When several months later the Taliban capitulated and Kandahar, their last hold-out, fell, the brothers took us to the airport. The showed us dozens of Arab passports found in the al Qaeda camp. Many had arrived just days before 9/11. Bin Laden knew what would follow and had rallied his supporters to his side.
Driving him from Afghanistan proved easy. Killing him, however, was a decade-long challenge. Ensuring the country does not fall into his allies' clutches and become once again a breeding ground for terrorism is proving far more difficult.
The Taliban, once al Qaeda's erstwhile ally, regrouped and re-emerged. Their Pashtun nationalist agenda that claims to push the interests of Afghanistan's largest ethnic group, has, on the face of it, little in common with al Qaeda's global terrorism.
The two groups share conservative Islamic values, but while the Pashtun tribes who make up the Taliban traditionally follow a more spiritual path of Sufi'ism, al Qaeda's takes the ultra-radical Salafist agenda. In theory, they are not natural bedfellows.
But against a backdrop of a common enemy, the United States -- considered occupiers by the Taliban and the sworn global enemies for al Qaeda -- the two are drawn together. That's the conundrum: To separate and isolate al Qaeda from internal Afghan issues, thus denying them legitimacy in the Afghan conflict.
The Taliban ride the great Mujahedeen myth that no occupier has ever successfully conquered their country. On the back of this, they refuse to give ground, whatever the pain. Al Qaeda money fuels the fight, and nothing in the past 10 years of war has divided the two.
The Taliban win local recruits every time NATO inadvertently kills civilians. Al Qaeda feeds on these mistakes, selling them as a global Christian crusade against Muslims.
Until recently the Taliban demanded NATO troops leave before they enter serious talks with the Afghan government. The United States and the Afghan government have demanded the Taliban publicly cut ties with al Qaeda first, ensuring the global terrorists can never return.
But 10 years of war have not turned the tide. I've watched year after year.
As long ago as 2002, I was embedded with U.S. troops in the mountain valleys near Khowst in Eastern Afghanistan, when they were handing out radio sets to Afghans.
It was an inducement for them to hand over information about Taliban leaders in the Haqqani network. The same men are still being hunted today.
It didn't work then, and it doesn't work today.
Loyalty cannot be bought, and is rented only rarely and unreliably. The equation is simple: No one will rat out a well-armed neighbor unless they're sure of protection 24/7. In Afghanistan no one gets that, except President Karzai.
And on the subject of Karzai, his last election victory was marred by allegations of vast fraud that even he has not been able to lay to rest. Efforts to build a nation around his flawed veneer are failing.
NATO plans to use its troops to provide security until Afghan forces are deemed ready. But as every Afghan farmer who may or may not have an inkling of Taliban activity knows, if you can't trust the president, how can you trust the forces who might come in his name to protect you?
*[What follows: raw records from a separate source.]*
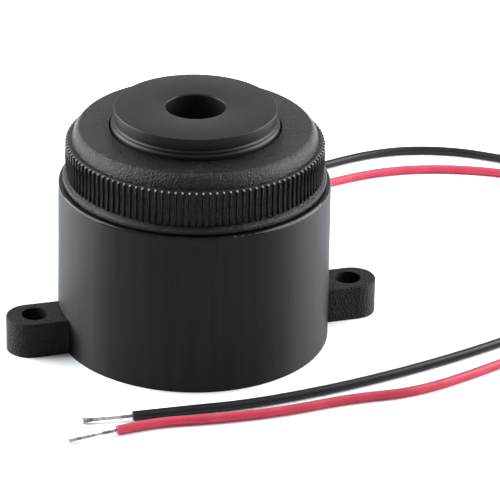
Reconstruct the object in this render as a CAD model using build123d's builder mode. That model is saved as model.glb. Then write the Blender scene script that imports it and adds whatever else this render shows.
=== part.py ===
from build123d import *
import os
from math import radians, tan

# Piezo buzzer with two mounting lugs and two flying leads. Millimetres, +Z up.
# The origin is on the mounting plane, on the axis of the round body. The lugs lie along X.
# The leads leave through a notch at the back (+Y) and lie on the mounting plane.

# ---------------------------------------------------------------- driving dimensions
# base housing
foot_radius = 21.2
rim_radius = 21.0
rim_height = 25.9
rim_round = 0.4
bore_radius = 19.1
neck_radius = 18.2
neck_height = 31.0
neck_bore_radius = 16.6
bore_top = 22.4
neck_bore_bottom = 24.0

# mounting lugs
hole_spacing = 50.8
lug_hole_radius = 2.08
lug_width = 7.2
lug_reach = 29.9
lug_height = 5.7
lug_edge_round = 0.3

# notch for the leads, in the back of the wall
notch_width = 5.4
notch_height = 3.0
notch_corner = 1.0
cut_margin = 1.0

# stop ribs inside the housing
rib_count = 4
rib_width = 1.6
rib_depth = 1.3
rib_start_angle = 45

# knurled cap
flange_radius = 20.3
flange_bottom = 26.1
flange_height = 0.7
flange_chamfer = 0.45
knurl_root_radius = 19.55
ridge_count = 120
ridge_height = 0.4
ridge_foot_width = 0.66
ridge_top_width = 0.3
ridge_top = 32.75
ledge_height = 32.8
shoulder_foot_radius = 18.9
crown_radius = 17.8
crown_height = 34.95
crown_edge_round = 0.25
shoulder_curve_radius = 3.2
recess_radius = 13.2
recess_floor = 33.9
port_opening_radius = 10.8
ceiling_height = 32.8

# sound disc
disc_radius = 12.45
disc_height = 38.05
disc_edge_round = 0.2
disc_flange_radius = 12.95
disc_flange_top = 35.42
disc_step_radius = 12.7
disc_step_top = 36.2
disc_step_edge = 36.0
disc_step_bottom = 35.7
port_radius = 4.6
port_chamfer = 0.25
spigot_bottom = 33.0
spigot_bore_radius = 9.4

# diaphragm and its mounting
support_ring_thickness = 0.8
support_ring_bore_radius = 15.4
support_ring_clearance = 0.1
plate_radius = 17.5
plate_thickness = 0.3
ceramic_radius = 12.5
ceramic_thickness = 0.25
seal_bore_radius = 15.6
dot_radius = 0.9
dot_height = 0.4
wire_bend_low = 13.0
wire_bend_high = 25.0
wire_bend_radius = 3.0

# circuit board and its parts
board_radius = 18.8
board_bottom = 6.0
board_thickness = 1.6
pin_radius = 0.3
joint_radius = 0.55
joint_tip_radius = 0.3
joint_height = 0.7

# inductor: a drum core on two pins
core_radius = 4.0
core_post_radius = 2.0
core_flange = 1.2
core_height = 8.0
core_pin_offset = 2.5
winding_radius = 3.6

# supply capacitor
can_radius = 2.5
can_height = 7.0
can_gap = 0.3
can_round = 0.4
can_pin_offset = 1.0

# driver transistor
case_radius = 2.4
case_flat = 1.2
case_height = 4.8
case_gap = 2.2
leg_pitch = 1.27
leg_depth_in_case = 0.5

# resistors and diode
resistor_radius = 0.9
resistor_length = 3.6
resistor_pin_pitch = 7.6
diode_radius = 1.25
diode_length = 4.6
diode_pin_pitch = 8.4

# potting resin
resin_bottom = 0.8
resin_notch_reach = 20.9

# leads
lead_radius = 0.7
lead_spacing = 2.6
lead_rest_height = 0.72
lead_settling_height = 0.95
lead_exit_height = 1.8
lead_start_y = 13.5
crossing_height = 2.5
strand_radius = 0.28
strand_straight_run = 4.0
tail_bend_radius = 1.0
tail_y = 11.5
bend_share = 0.45

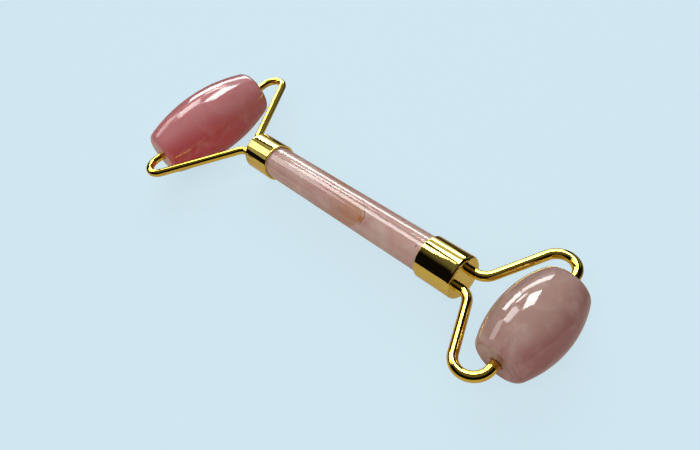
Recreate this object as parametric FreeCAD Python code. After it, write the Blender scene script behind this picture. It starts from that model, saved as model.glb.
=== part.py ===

The Taliban see this and exploit it. The cycle of violence that leads to occasional civilian causalities continues.
Writ large, it means for all the well-meaning NATO effort, it is struggling to find a tipping point to bring the Taliban to their knees and sever the al Qaeda connection once and for all.
Agendas have been set for NATO troops to leave over the next three years. Afghans fear the resumption of the civil war already under way as 9/11 was sprung on the world. The Taliban had all but a tiny sliver of land in the far northeast controlled by ethnic Tajiks.
It was there that U.S. special forces first entered the country. Little surprise that those same northerners have benefited well from their early alliance. Today they are well armed and well equipped. A new civil war would be a highly-energized affair.
Those Afghans who fret over NATO's departure are right to be disturbed. I share their concerns. The country has become a far more dangerous place.
In the past decade a new highway from the capital Kabul to Kandahar seemed to symbolize a brave new future for Afghanistan. It slashed the drive from 16 hours to four. I drove it a few times before the Taliban shut it down.
It was the same highway that Alfredo, my cameraman, and I drove just after 9/11.
We'd bumped and bounced over its entire 300 mile sand and rock surface to reach our Kandahar office, train the two brothers, hand them the camera and phone before being forced out of the country.
When I look back it saddens me immensely. So many lives have been lost. Both of the Kandahar brothers are dead.
One brother was murdered a few years ago. He was killed by a bomb placed outside his grocery store in Pakistan where he'd fled Afghanistan's violence for the safety of his family. The other brother, I was told, had been killed in a roadside blast in his hometown, Girishk, in Helmand province.
Even now all this time later when both of them are dead we cannot reveal their names for fear of endangering their families.
It breaks my heart. They were amiable, educated young men -- the seed of the country's future, forever lost to the violence that still wracks their nation, winnowing out a generation of its promising sons.